EXERCISE: The data below needs to be returned exactly, line for line.
════════
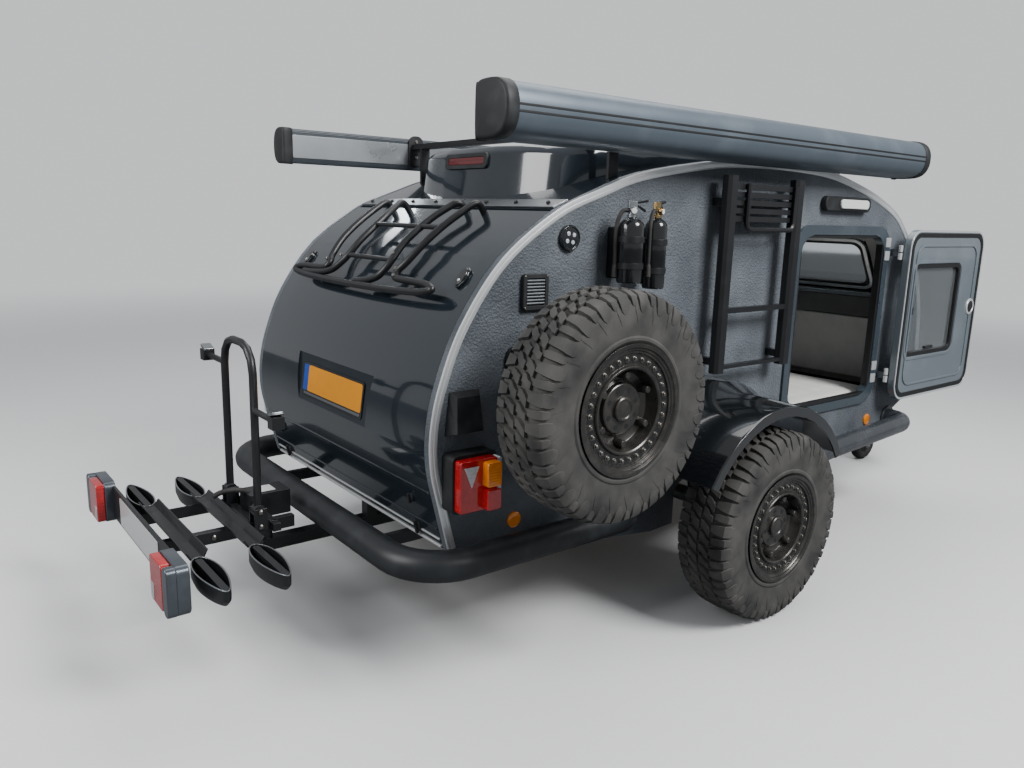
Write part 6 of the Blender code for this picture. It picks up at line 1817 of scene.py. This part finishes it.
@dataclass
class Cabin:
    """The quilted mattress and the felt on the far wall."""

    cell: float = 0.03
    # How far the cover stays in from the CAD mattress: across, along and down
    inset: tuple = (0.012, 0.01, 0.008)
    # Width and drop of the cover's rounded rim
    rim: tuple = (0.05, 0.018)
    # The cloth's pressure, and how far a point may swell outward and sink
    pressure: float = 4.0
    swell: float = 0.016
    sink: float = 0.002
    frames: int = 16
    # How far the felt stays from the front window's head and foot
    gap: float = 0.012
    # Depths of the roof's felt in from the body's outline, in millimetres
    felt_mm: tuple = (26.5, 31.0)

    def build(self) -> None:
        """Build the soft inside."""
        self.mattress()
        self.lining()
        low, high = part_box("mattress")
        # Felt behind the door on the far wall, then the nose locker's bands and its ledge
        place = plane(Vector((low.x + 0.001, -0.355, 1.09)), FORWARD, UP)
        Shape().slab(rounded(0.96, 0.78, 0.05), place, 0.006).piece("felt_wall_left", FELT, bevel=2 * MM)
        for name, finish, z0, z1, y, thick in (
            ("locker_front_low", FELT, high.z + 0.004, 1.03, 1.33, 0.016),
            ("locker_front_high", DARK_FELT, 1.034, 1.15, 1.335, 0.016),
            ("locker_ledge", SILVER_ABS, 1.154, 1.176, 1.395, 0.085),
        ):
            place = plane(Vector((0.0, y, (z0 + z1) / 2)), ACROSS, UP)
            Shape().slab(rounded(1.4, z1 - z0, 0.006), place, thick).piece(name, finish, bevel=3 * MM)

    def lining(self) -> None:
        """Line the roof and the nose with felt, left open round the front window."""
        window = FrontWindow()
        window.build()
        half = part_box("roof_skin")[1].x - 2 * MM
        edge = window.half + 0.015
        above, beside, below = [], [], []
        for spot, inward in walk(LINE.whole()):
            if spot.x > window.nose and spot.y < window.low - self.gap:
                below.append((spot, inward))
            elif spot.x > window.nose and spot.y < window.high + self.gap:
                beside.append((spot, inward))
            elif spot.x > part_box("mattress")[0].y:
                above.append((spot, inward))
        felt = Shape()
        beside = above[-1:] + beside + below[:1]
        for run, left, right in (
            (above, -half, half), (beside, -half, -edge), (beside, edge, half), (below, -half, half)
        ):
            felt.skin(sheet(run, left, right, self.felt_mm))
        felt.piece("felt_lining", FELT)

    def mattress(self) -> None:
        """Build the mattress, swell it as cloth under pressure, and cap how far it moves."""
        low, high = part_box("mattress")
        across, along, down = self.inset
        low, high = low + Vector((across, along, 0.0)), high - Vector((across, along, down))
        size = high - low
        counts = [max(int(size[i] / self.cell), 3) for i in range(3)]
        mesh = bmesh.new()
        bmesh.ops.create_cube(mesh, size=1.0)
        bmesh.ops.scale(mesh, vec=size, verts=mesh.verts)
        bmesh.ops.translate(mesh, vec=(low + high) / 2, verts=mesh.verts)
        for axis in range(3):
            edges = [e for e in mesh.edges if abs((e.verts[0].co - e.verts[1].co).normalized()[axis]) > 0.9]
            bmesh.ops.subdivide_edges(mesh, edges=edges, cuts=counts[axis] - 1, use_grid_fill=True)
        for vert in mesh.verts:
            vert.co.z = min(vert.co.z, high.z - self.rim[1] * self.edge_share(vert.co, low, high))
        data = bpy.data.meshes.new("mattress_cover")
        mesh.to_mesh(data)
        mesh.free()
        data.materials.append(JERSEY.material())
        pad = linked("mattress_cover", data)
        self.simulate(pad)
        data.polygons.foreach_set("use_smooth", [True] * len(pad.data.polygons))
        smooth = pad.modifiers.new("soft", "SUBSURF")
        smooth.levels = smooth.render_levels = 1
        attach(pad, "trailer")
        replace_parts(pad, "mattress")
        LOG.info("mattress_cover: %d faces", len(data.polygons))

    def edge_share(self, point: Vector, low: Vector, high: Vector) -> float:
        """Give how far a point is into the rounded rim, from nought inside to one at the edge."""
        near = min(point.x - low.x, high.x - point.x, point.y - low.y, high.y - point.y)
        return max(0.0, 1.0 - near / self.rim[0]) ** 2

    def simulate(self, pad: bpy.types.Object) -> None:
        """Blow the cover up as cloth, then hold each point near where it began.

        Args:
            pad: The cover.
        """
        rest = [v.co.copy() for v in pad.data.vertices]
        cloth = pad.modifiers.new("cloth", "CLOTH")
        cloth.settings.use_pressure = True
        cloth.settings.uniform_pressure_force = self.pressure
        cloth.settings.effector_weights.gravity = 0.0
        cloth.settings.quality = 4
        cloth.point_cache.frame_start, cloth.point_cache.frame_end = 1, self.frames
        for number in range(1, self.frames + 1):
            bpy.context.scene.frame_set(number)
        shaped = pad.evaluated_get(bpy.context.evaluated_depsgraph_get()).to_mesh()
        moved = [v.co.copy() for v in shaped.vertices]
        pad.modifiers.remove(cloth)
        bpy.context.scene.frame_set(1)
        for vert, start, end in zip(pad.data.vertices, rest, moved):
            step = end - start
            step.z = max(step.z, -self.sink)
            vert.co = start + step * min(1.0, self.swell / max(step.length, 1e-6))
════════
TASK RESULT:
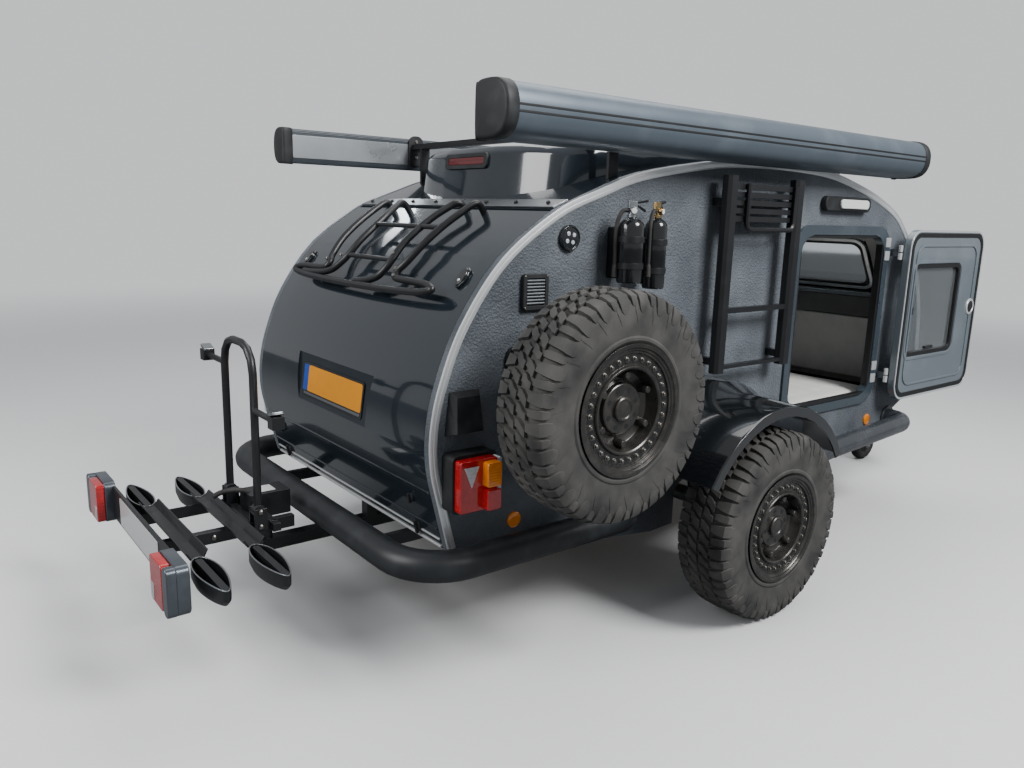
Write part 6 of the Blender code for this picture. It picks up at line 1817 of scene.py. This part finishes it.
@dataclass
class Cabin:
    """The quilted mattress and the felt on the far wall."""

    cell: float = 0.03
    # How far the cover stays in from the CAD mattress: across, along and down
    inset: tuple = (0.012, 0.01, 0.008)
    # Width and drop of the cover's rounded rim
    rim: tuple = (0.05, 0.018)
    # The cloth's pressure, and how far a point may swell outward and sink
    pressure: float = 4.0
    swell: float = 0.016
    sink: float = 0.002
    frames: int = 16
    # How far the felt stays from the front window's head and foot
    gap: float = 0.012
    # Depths of the roof's felt in from the body's outline, in millimetres
    felt_mm: tuple = (26.5, 31.0)

    def build(self) -> None:
        """Build the soft inside."""
        self.mattress()
        self.lining()
        low, high = part_box("mattress")
        # Felt behind the door on the far wall, then the nose locker's bands and its ledge
        place = plane(Vector((low.x + 0.001, -0.355, 1.09)), FORWARD, UP)
        Shape().slab(rounded(0.96, 0.78, 0.05), place, 0.006).piece("felt_wall_left", FELT, bevel=2 * MM)
        for name, finish, z0, z1, y, thick in (
            ("locker_front_low", FELT, high.z + 0.004, 1.03, 1.33, 0.016),
            ("locker_front_high", DARK_FELT, 1.034, 1.15, 1.335, 0.016),
            ("locker_ledge", SILVER_ABS, 1.154, 1.176, 1.395, 0.085),
        ):
            place = plane(Vector((0.0, y, (z0 + z1) / 2)), ACROSS, UP)
            Shape().slab(rounded(1.4, z1 - z0, 0.006), place, thick).piece(name, finish, bevel=3 * MM)

    def lining(self) -> None:
        """Line the roof and the nose with felt, left open round the front window."""
        window = FrontWindow()
        window.build()
        half = part_box("roof_skin")[1].x - 2 * MM
        edge = window.half + 0.015
        above, beside, below = [], [], []
        for spot, inward in walk(LINE.whole()):
            if spot.x > window.nose and spot.y < window.low - self.gap:
                below.append((spot, inward))
            elif spot.x > window.nose and spot.y < window.high + self.gap:
                beside.append((spot, inward))
            elif spot.x > part_box("mattress")[0].y:
                above.append((spot, inward))
        felt = Shape()
        beside = above[-1:] + beside + below[:1]
        for run, left, right in (
            (above, -half, half), (beside, -half, -edge), (beside, edge, half), (below, -half, half)
        ):
            felt.skin(sheet(run, left, right, self.felt_mm))
        felt.piece("felt_lining", FELT)

    def mattress(self) -> None:
        """Build the mattress, swell it as cloth under pressure, and cap how far it moves."""
        low, high = part_box("mattress")
        across, along, down = self.inset
        low, high = low + Vector((across, along, 0.0)), high - Vector((across, along, down))
        size = high - low
        counts = [max(int(size[i] / self.cell), 3) for i in range(3)]
        mesh = bmesh.new()
        bmesh.ops.create_cube(mesh, size=1.0)
        bmesh.ops.scale(mesh, vec=size, verts=mesh.verts)
        bmesh.ops.translate(mesh, vec=(low + high) / 2, verts=mesh.verts)
        for axis in range(3):
            edges = [e for e in mesh.edges if abs((e.verts[0].co - e.verts[1].co).normalized()[axis]) > 0.9]
            bmesh.ops.subdivide_edges(mesh, edges=edges, cuts=counts[axis] - 1, use_grid_fill=True)
        for vert in mesh.verts:
            vert.co.z = min(vert.co.z, high.z - self.rim[1] * self.edge_share(vert.co, low, high))
        data = bpy.data.meshes.new("mattress_cover")
        mesh.to_mesh(data)
        mesh.free()
        data.materials.append(JERSEY.material())
        pad = linked("mattress_cover", data)
        self.simulate(pad)
        data.polygons.foreach_set("use_smooth", [True] * len(pad.data.polygons))
        smooth = pad.modifiers.new("soft", "SUBSURF")
        smooth.levels = smooth.render_levels = 1
        attach(pad, "trailer")
        replace_parts(pad, "mattress")
        LOG.info("mattress_cover: %d faces", len(data.polygons))

    def edge_share(self, point: Vector, low: Vector, high: Vector) -> float:
        """Give how far a point is into the rounded rim, from nought inside to one at the edge."""
        near = min(point.x - low.x, high.x - point.x, point.y - low.y, high.y - point.y)
        return max(0.0, 1.0 - near / self.rim[0]) ** 2

    def simulate(self, pad: bpy.types.Object) -> None:
        """Blow the cover up as cloth, then hold each point near where it began.

        Args:
            pad: The cover.
        """
        rest = [v.co.copy() for v in pad.data.vertices]
        cloth = pad.modifiers.new("cloth", "CLOTH")
        cloth.settings.use_pressure = True
        cloth.settings.uniform_pressure_force = self.pressure
        cloth.settings.effector_weights.gravity = 0.0
        cloth.settings.quality = 4
        cloth.point_cache.frame_start, cloth.point_cache.frame_end = 1, self.frames
        for number in range(1, self.frames + 1):
            bpy.context.scene.frame_set(number)
        shaped = pad.evaluated_get(bpy.context.evaluated_depsgraph_get()).to_mesh()
        moved = [v.co.copy() for v in shaped.vertices]
        pad.modifiers.remove(cloth)
        bpy.context.scene.frame_set(1)
        for vert, start, end in zip(pad.data.vertices, rest, moved):
            step = end - start
            step.z = max(step.z, -self.sink)
            vert.co = start + step * min(1.0, self.swell / max(step.length, 1e-6))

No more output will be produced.